21. (1) A notice of motion must be in writing, signed by a Councillor, and be lodged with the Chief Executive Officer by 12:00 midday on the Wednesday preceding an Ordinary Council meeting. Any notice of motion received after that time must, unless withdrawn in writing, be included on the next relevant meeting agenda;

(2) The Chief Executive Officer must arrange for every notice of motion received by him or her to be endorsed with the date and time of it being received and for it to be kept or entered, in the order received, in a register of notices of motion.

(3) The Chief Executive Officer may include on the agenda immediately following a notice of motion any comment which provides relevant factual information in regard to the issues dealt with in such notice of motion.

(4) If the member who has given a notice of motion is not present at the meeting when the matter is the next item on the agenda to be considered, the Chairperson may move it or may call upon any other member to move it and if the motion is not moved (and
seconded) it lapses.”

Simple isn’t it? Surely, our 9 intelligent councillors can cope with such ‘technical problems’! And let’s not forget that we have three lawyers on Council to oversee the matter.

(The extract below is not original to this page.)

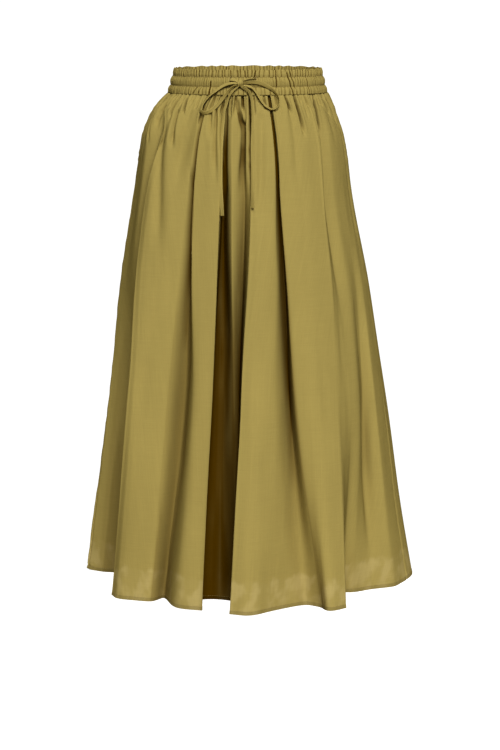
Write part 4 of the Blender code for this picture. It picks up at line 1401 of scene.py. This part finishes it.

Here’s the $64 question though –

  • Will this report be accepted as it stands? Will it be ‘noted’ and that’s the end of the attempt to introduce a ‘notice of motion’ (and hence real democracy) into Glen Eira?
  • Will Newton be asked to rewrite his response and ensure that it directly answers the original ‘request for a report’, or will councillors  once again allow this to go through to the keeper?
  • Will Newton be asked to clarify and correct his errors of fact?
  • How much more spin will ratepayers put up with?